Nature, Culture, and Sexuality

“Kissing girls started earlier for Alexandra, a 16-year-old high school junior in Bellingham, Wash., a town close to the Canadian border. In ninth grade, she says, at a party where the beer was scarce, two of her friends made out with each other for a beer. ‘The guys were cheering it on and encouraging it,’ she says. ‘I thought it was cool that [the girls] got all the attention, and the guys obviously liked it. I went up to them and was like, “Wow, that was crazy!” They were like, “Oh yeah, you’ve never done that before?”‘”

A fascinating look at what people feel is an increasing trend towards a more fluid sexual identity in terms of the younger generation. This piece provides an interesting and (mostly) balanced look at this new form of social interaction / seduction. I was somewhat disappointed at the almost self-pitying tone at points in the article (here’s a hint: if you feel it’s somehow being oppressive to women, don’t do it). And there does seem to be a lack of comment on this type of behavior between *males*. It may not be as common – but there are a surprisingly large number of guys out there who will make out for a free shot from a hot, young woman.

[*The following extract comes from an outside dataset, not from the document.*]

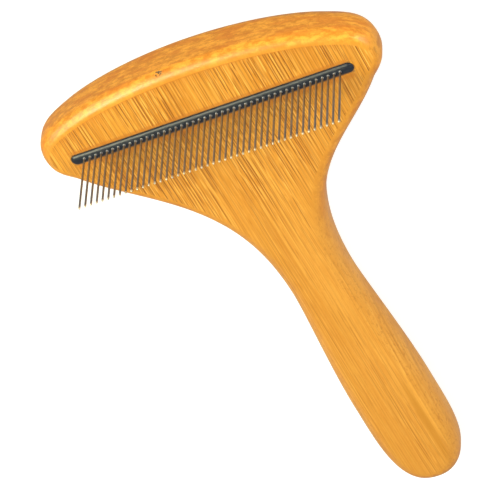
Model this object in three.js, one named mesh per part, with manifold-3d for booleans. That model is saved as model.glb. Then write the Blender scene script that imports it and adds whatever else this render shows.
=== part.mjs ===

What really got me going with this piece, though, was thinking about it in context of an article linked to on BoingBoing. A short excerpt:

“Japanese macaques, an old world primate, illustrate this principle perfectly. Macaque society revolves around females, who form intricate dominance hierarchies within a given group. Males are transient. To help maintain the necessary social networks, female macaques engage in rampant lesbianism. These friendly copulations, which can last up to four days, form the bedrock of macaque society, preventing unnecessary violence and aggression. Females that sleep together will even defend each other from the unwanted advances of male macaques. In fact, behavioral scientist Paul Vasey has found that females will choose to mate with another female, as opposed to a horny male, 92.5% of the time. While this lesbianism probably decreases reproductive success for macaques in the short term, in the long run it is clearly beneficial for the species, since it fosters social stability. ‘Same-sex sexuality is just another way of maintaining physical intimacy,’ Roughgarden says. ‘It’s like grooming, except we have lots of pleasure neurons in our genitals. When animals exhibit homosexual behavior, they are just using their genitals for a socially significant purpose.'”

Cognitive psychologists just love macaques, namely due to our brain similarities. With this in mind, looking at the Salon piece makes one wonder if this is less an aberration and more a return to default state. One thing that did strike me quite clearly: most of the young women interviewed didn’t even seem to see the girl-on-girl action as much of an issue at all.